AMES, Iowa — Artist and writer Xiaowei R. Wang (they/them/elle) will speak about the relationships between empire, art and materiality in a virtual lecture hosted by the Iowa State University College of Design.

Wang’s presentation, “An Archive of Witch Fever,” will be from 5:30–6:30 p.m. Wednesday, April 10, via Zoom. Register in advance to access the Zoom link.

In this free talk — part of the College of Design’s 2023-2024 Lecture Series — Wang will discuss their Witch Fever project, in which they use GAN neural style transfer to combine the botanical patterns of British artist, designer and socialist William Morris with photographs of Britain’s colonial laborers to produce a new set of patterns, turned into workwear such as gloves, aprons, and work jackets.

Neural style transfer is a technique that takes two images, a content image and a style image, and blends them together so the content image is in the style of the style image. In Wang’s project, the new images resulting from this process create seemingly hand- drawn patterns of “speculative botany” — fruits and plants that exist in the realm of an imagined history.

About the speaker

Wang is a California-based designer, organizer and coder. They are the author of the book Blockchain Chicken Farm: And Other Stories of Tech In China’s Countryside, a selection for the 2023 National Book Foundation Science and Literature Program and New York Times Book Review Editors’ Choice.

Their multidisciplinary work over the past 15 years sits at the intersection of technology and social and environmental justice. Their work is also influenced by a glaucoma diagnosis in 2017 that has contributed to their vision loss.
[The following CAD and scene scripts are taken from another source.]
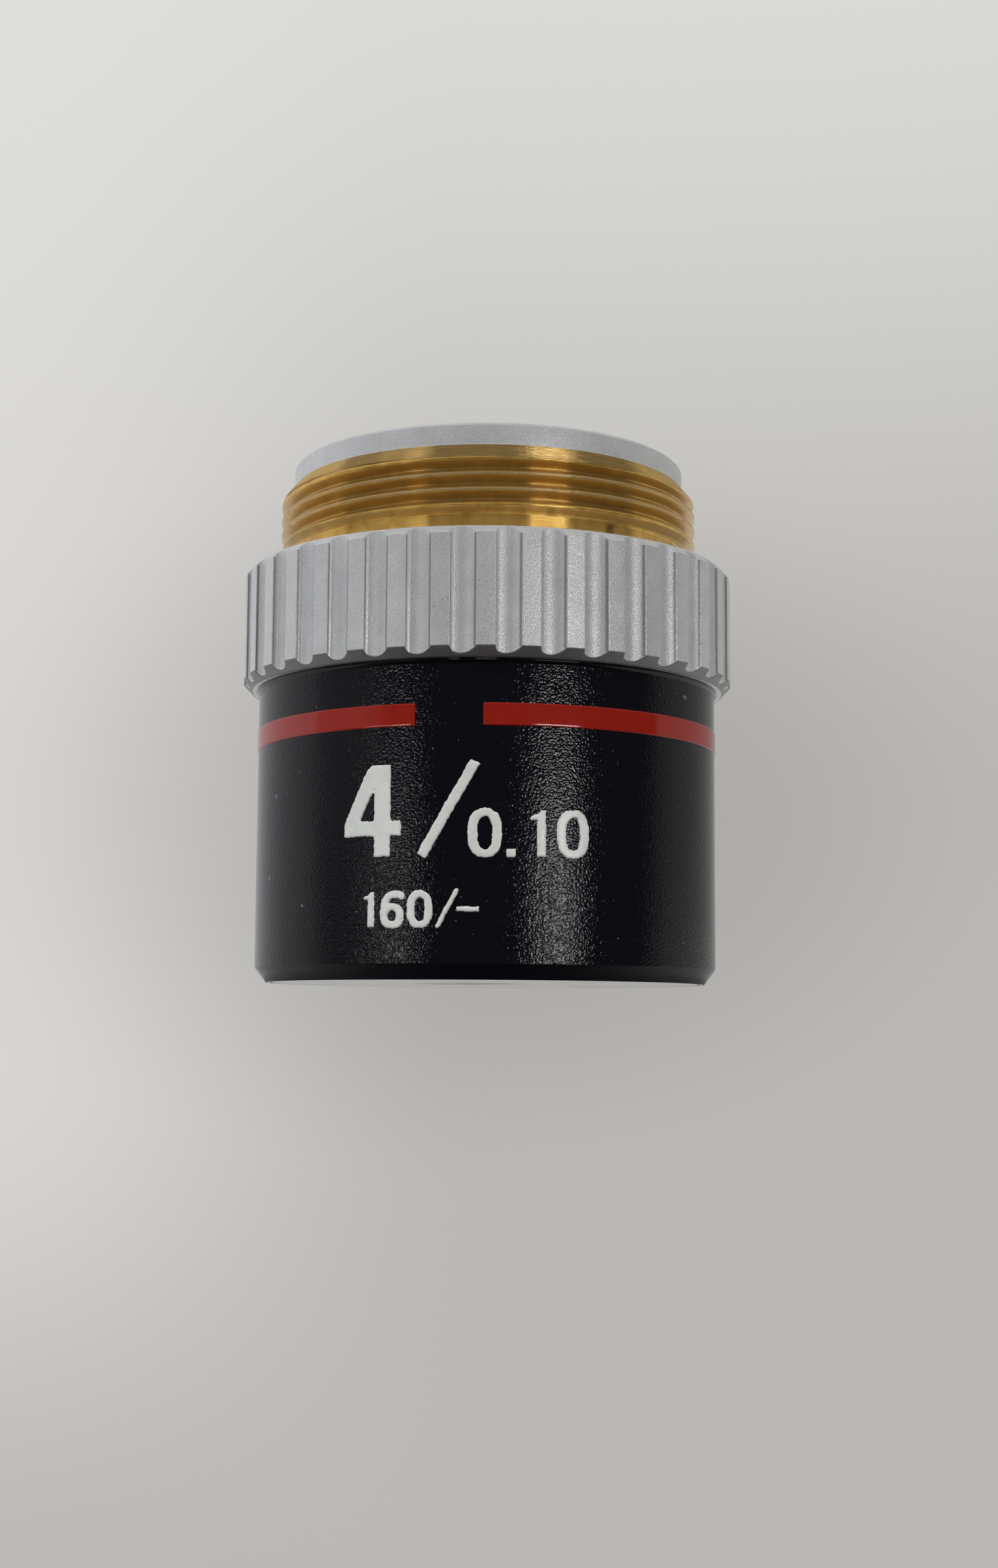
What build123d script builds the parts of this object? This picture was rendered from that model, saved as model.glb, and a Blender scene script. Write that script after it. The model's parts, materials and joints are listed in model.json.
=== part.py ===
from build123d import *
from math import sqrt
import os

# Microscope objective of low power, for a 160 mm tube. Millimetres.
# Z runs along the optical axis, from the nose that faces the specimen up to the mounting thread.
# The origin is the centre of the nose face, on which the objective stands.
# Angles about the axis are in degrees, from the front at -Y towards +X.

# Mounting thread end, up from the shoulder that sets the focus
shoulder_height = 19.70
thread_end_length = 5.20
thread_radius = 10.08            # major radius, 0.800 inch by 36 to the inch
neck_relief = 0.48
neck_length = 0.97
neck_taper = 0.28
pilot_relief = 0.62
pilot_length = 1.02
lead_in_length = 0.74
rim_wall = 1.16
rim_chamfer = 0.12
bore_chamfer = 0.35

# Fluted grip ring, one piece with the thread end
grip_step = 0.775                # out from the barrel
grip_height = 5.77
grip_top_chamfer = 0.36
grip_bottom_chamfer = 0.40
flute_count = 37
flute_width = 1.155
flute_depth = 0.305
flute_floor_radius = 1.00        # the round floor of a flute
flute_corner_radius = 0.24       # between its floor and its steep wall
flute_lean = 0.12                # its deepest line lies this far from its middle
land_turn = -0.27                # the land nearest the front

# Outer barrel and the spigot that carries it
spigot_wall = 1.90
spigot_length = 4.40
spigot_chamfer = 0.30
spigot_clearance = 0.05
barrel_wall = 0.75
lip_proud = 0.13                 # rim under the grip ring
lip_height = 0.10
lip_taper = 0.18
nose_chamfer_width = 0.55
nose_chamfer_height = 0.67

# Enamel colour band, open over a short stretch of the front
band_drop = 1.96                 # below the grip ring
band_height = 1.01
band_depth = 0.10
band_proud = 0.03
band_gap_start = -16.5
band_gap_end = -0.8

# Lens barrel
lens_barrel_play = 0.05
lens_barrel_wall = 1.75
lens_barrel_drop = 0.60          # its rear end below the shoulder
lens_barrel_chamfer = 0.25
collar_clearance = 0.10
front_collar_height = 3.20
seat_collar_height = 2.60
waist_depth = 0.85
nose_lip = 0.90                  # covers the edge of the front lens
nose_opening_bevel = 0.15
nose_wall = 1.10

# Focus shims between the lens barrel's seat and the spigot
thick_shim_thickness = 0.20
thin_shim_thickness = 0.10
shim_bore_clearance = 0.10
shim_rim_inset = 0.25

# Front cell and its cemented pair
cell_play = 0.02
cell_floor = 0.50
lens_play = 0.02
front_cell_wall = 2.26
front_ring_height = 0.80         # the ring that bears on the crown
front_lip = 0.55
front_flint_thickness = 1.10
front_crown_edge = 1.40
front_lens_curve = 57.8

# Rear cell and its cemented pair
rear_cell_wall = 0.76
rear_ring_height = 1.75
rear_lip = 0.60
rear_flint_thickness = 1.40
rear_crown_edge = 0.90
rear_lens_curve = 16.7

# Aperture stop, and the spacer tube that fills the rest between the cells
stop_thickness = 0.30
stop_inset = 1.45                # in from the edge of the front lens
spacer_wall = 0.98
baffle_groove_pitch = 1.00
baffle_groove_depth = 0.30
baffle_groove_width = 0.60

# Threaded rings, each with two slots for a pin spanner
ring_play = 0.03
lens_ring_wall = 0.75            # leaves the crown open inside it
stack_ring_height = 0.90
stack_ring_wall = 1.07
jam_ring_height = 1.00
jam_ring_wall = 1.57
spanner_slot_width = 0.80
spanner_slot_depth = 0.40

# Glare baffle in the rear port
baffle_play = 0.02
baffle_web = 2.38                # from its rim in to its opening
baffle_thickness = 0.25
baffle_rim_height = 0.50
baffle_rim_wall = 0.35

# Radii, out from the thread and in from the bore
neck_radius = thread_radius - neck_relief
pilot_radius = thread_radius - pilot_relief
bore_radius = pilot_radius - rim_wall
spigot_radius = bore_radius + spigot_wall
barrel_bore_radius = spigot_radius + spigot_clearance
barrel_radius = barrel_bore_radius + barrel_wall
grip_radius = barrel_radius + grip_step
collar_radius = barrel_bore_radius - collar_clearance
shank_radius = bore_radius - lens_barrel_play
cell_bore_radius = shank_radius - lens_barrel_wall
cell_radius = cell_bore_radius - cell_play
front_lens_radius = cell_radius - front_cell_wall - lens_play
rear_lens_radius = cell_radius - rear_cell_wall - lens_play
nose_opening_radius = front_lens_radius - nose_lip
stop_radius = front_lens_radius - stop_inset


def sag(curve, radius):
    """How far a spherical face falls away from its vertex at a radius."""
    return curve - sqrt(curve ** 2 - radius ** 2)


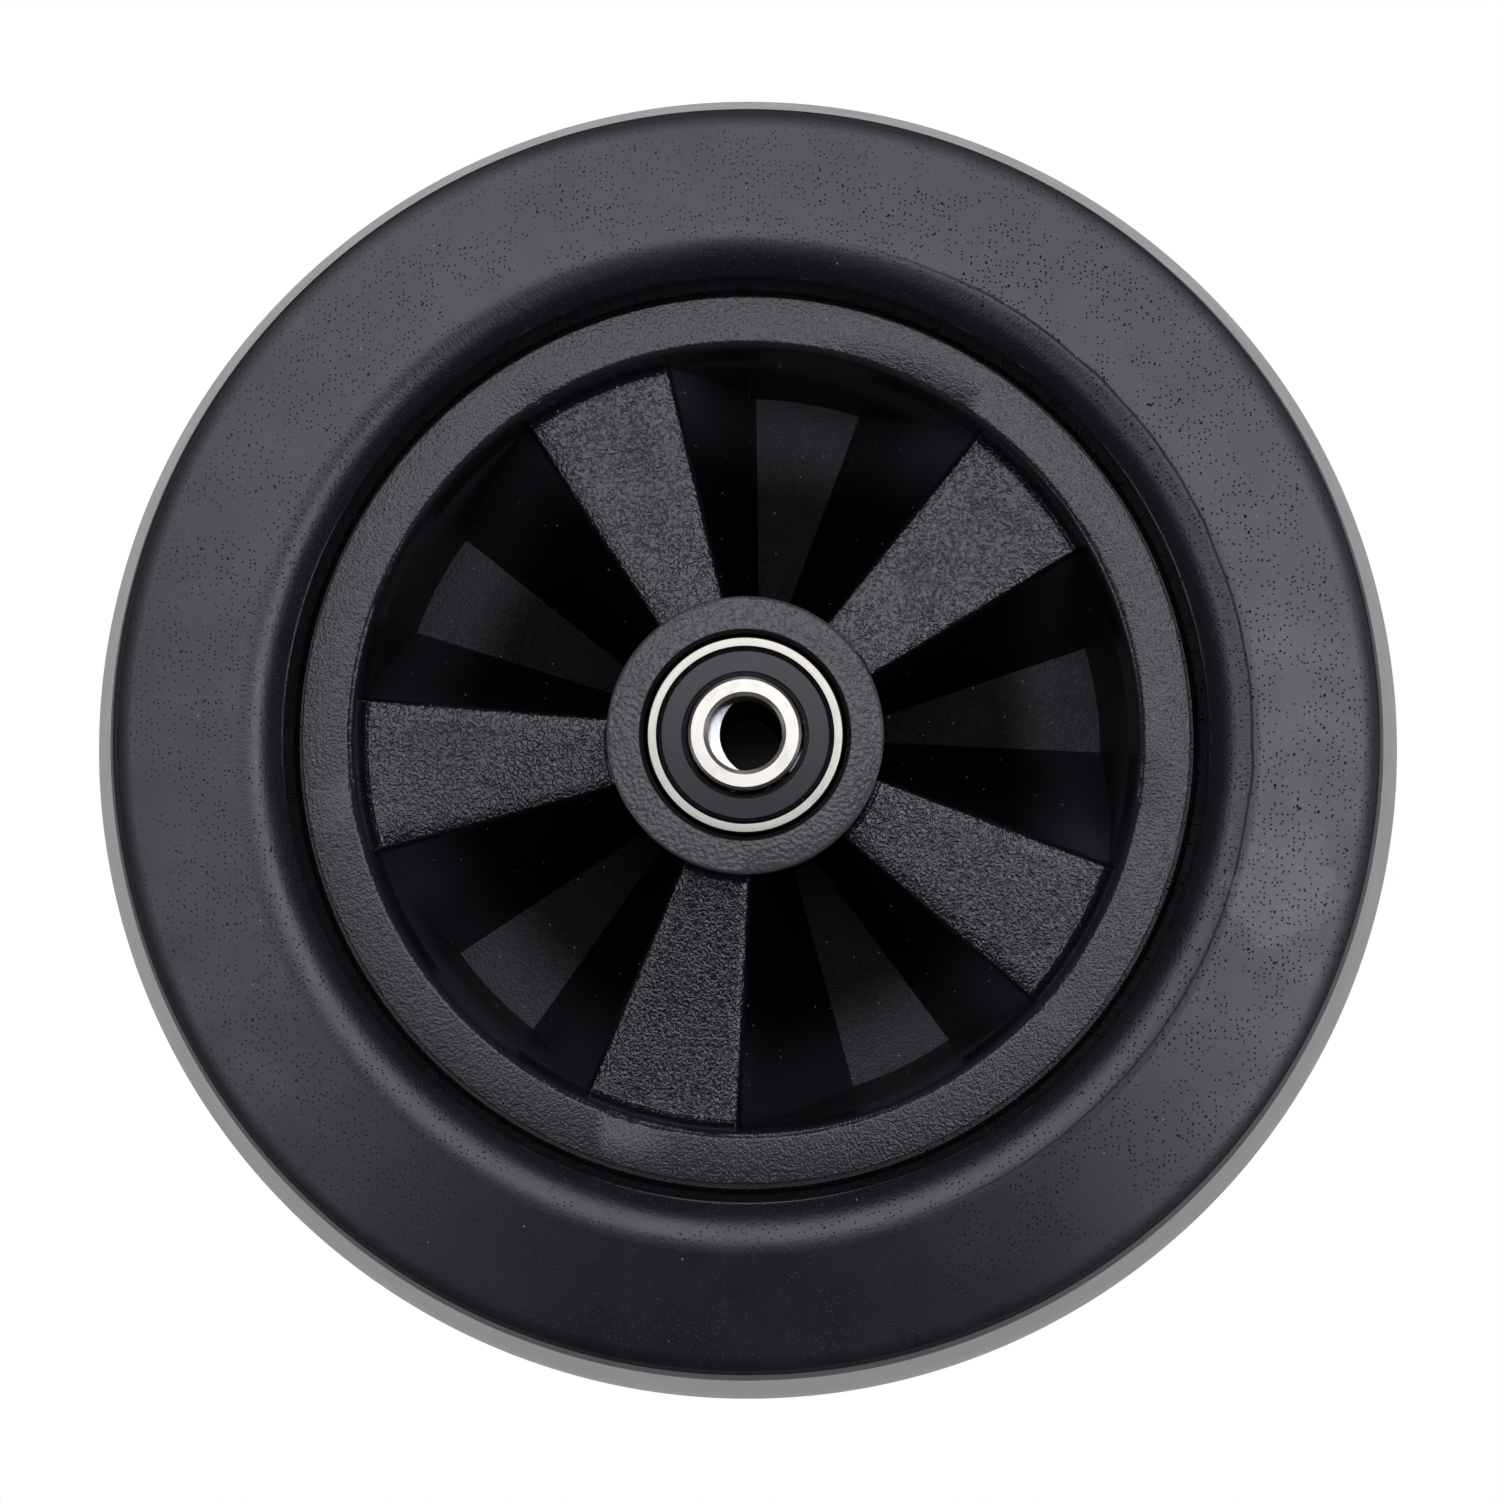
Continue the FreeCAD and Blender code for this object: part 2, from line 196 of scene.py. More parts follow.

Wang’s writing has appeared in TANK, transmediale, The Nation and more. They are a postdoctoral fellow at the Center on Race and Digital Justice, a Senior Civic Media Fellow at USC Annenberg and a fellow at Eyebeam. Additionally, they are faculty member for Elisava’s Master in Design for Responsible AI program with the Elisava Barcelona School of Design and Engineering.

Wang is a part of Collective Action in Tech’s Embedded Organizers community and serves as an advisor at Processing Foundation, an organization working at the intersection of open source, art and social justice. They were a 2022-2023 Luminary for Omidyar’s The Tech We Want program.

Their collaborative project FLOAT Beijing, an Index Design Awards finalist, created air quality-sensing kites and public workshops to challenge governmental data censorship. Other projects — from art installations to a community created radio for local bus lines in Beijing — have been featured by the New York Times, BBC, CNN and VICE, among others.

Wang received their bachelor of arts in visual and environmental studies from Harvard College in 2008 and master of landscape architecture from the Harvard University Graduate School of Design in 2013. They received their PhD in philosophy from the University of California, Berkeley, in 2023.